TIPS have become mis-priced because liquidity has fled the TIPS market, just as liquidity has fled from the equity markets. After all, why would anyone want to own TIPS when everyone “knows” that deflation is here to stay and inflation is dead forever, right?

Wrong! For reasons stated earlier, I believe we will see a mass conflagration of the funds that are currently rushing into Treasury securities at zero or one per cent because of liquidity concerns. And once again, we will see that the conventional Wall Street wisdom will be proven incorrect.

I don’t believe we will ever see massive deflation in this country. I believe that the only possibility of  deflation in the US would be if we truly see 1930s conditions – where the US GDP collapsed by 50% in nominal terms and unemployment rates were at 25%  and corporate defaults were in the 15% range. Sorry, that scenario is not in the cards. What is much more likely is a return of inflation.

TIPS ETFs

An investor can buy an individual TIPS bond, but with the current lack of liquidity the spread between the bid and asked of such securities is unusually large. A better choice may be an ETF which invests in TIPS securities.

Currently, investors have two choices for TIPS ETFs. They are SPDR Barclays Capital TIPS ETF with the symbol IPE and the iShares Lehman TIPS Bond Fund with the symbol TIP.
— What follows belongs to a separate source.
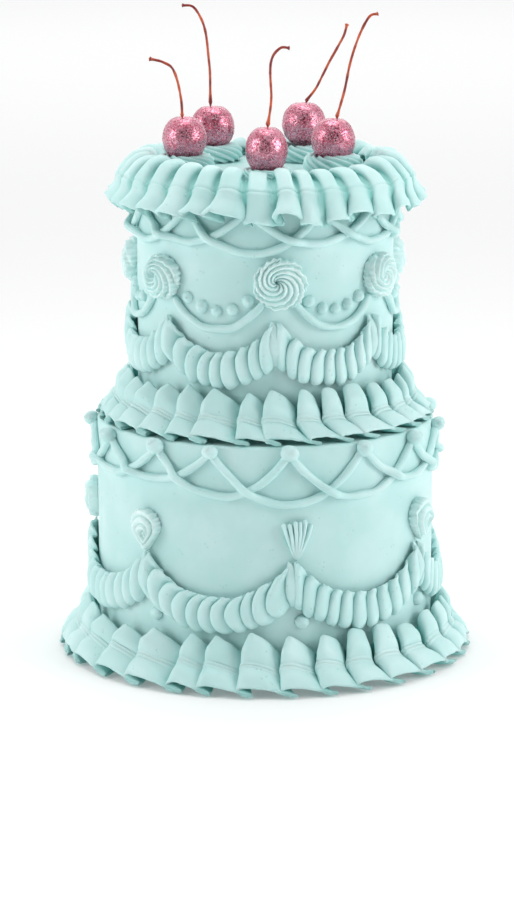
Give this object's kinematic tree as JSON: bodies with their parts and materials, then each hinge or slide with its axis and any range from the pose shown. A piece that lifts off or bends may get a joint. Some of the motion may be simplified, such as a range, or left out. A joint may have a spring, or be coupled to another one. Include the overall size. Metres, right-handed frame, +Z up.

Both ETFs have many similarities – both ETFs have very low expense fees, both ETFs are down between 7% and 8% for the year, and both ETFs also have a similar average duration of the TIPS bonds that they hold of approximately 7 ½ years.

The only difference seems to be that TIP trades with a higher daily average volume than does IPE and is therefore a bit more of a liquid security.

Due to the current mis-pricing I believe is occurring in the US Treasury market, both TIP and IPE are currently yielding in the 8% range. Keep in mind – this is an 8% yield that investors are receiving on a US Treasury security!

Investors are urged to jump on the bargains occurring currently with regard to the TIPS market. I believe that an immediate purchase of either IPE or TIP will be a wise choice.